I submit that all the aforementioned biases are at play here. The women downplay the fear of being a victim of false rape accusation because, frankly, that’s one of their modes of aggression, not one of their modes of victimhood. They just can’t conceive of it happening, or can’t understand how such a remote possibility could in any way weigh on men’s minds. They just don’t “get” the fear of a false rape accusation, just like men just don’t “get” women’s fear of walking alone at night. It’s not part of either’s reality.

I guess there’ll be lots of women reading this who’ll be annoyed reading this because, “Duh! Men are stronger and more violent than women, so obviously all this talk of psychological violence is just hair-splitting, because psychological violence is just not the same as physical violence!”. Well, no. Maybe it is, maybe it isn’t – as I said at the outset: it’s very difficult for to weigh up the various aggressive behaviors men and women engage in and say which are “worse” on average.

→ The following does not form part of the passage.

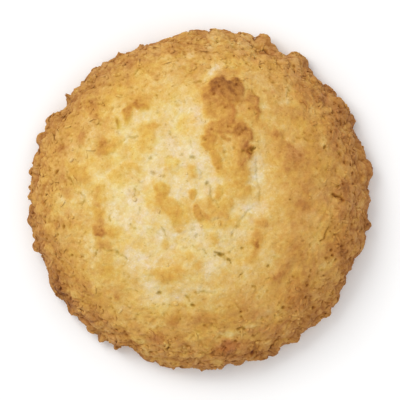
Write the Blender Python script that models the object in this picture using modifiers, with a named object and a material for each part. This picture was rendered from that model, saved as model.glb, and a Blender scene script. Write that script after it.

And maybe the rhetorical gambit of “sweeping everything but physical violence off the table” is just the bias I mentioned before talking, making you blind to women’s unique styles of aggression towards men, making a sole issue of men’s styles of aggression.

My challenge to women is this: Equality of the Sexes goes further than just equality of rights and opportunities.  Uncomfortable as it is, it extends to Equal Responsibility to Own up to the Dark Corners of our Psyche.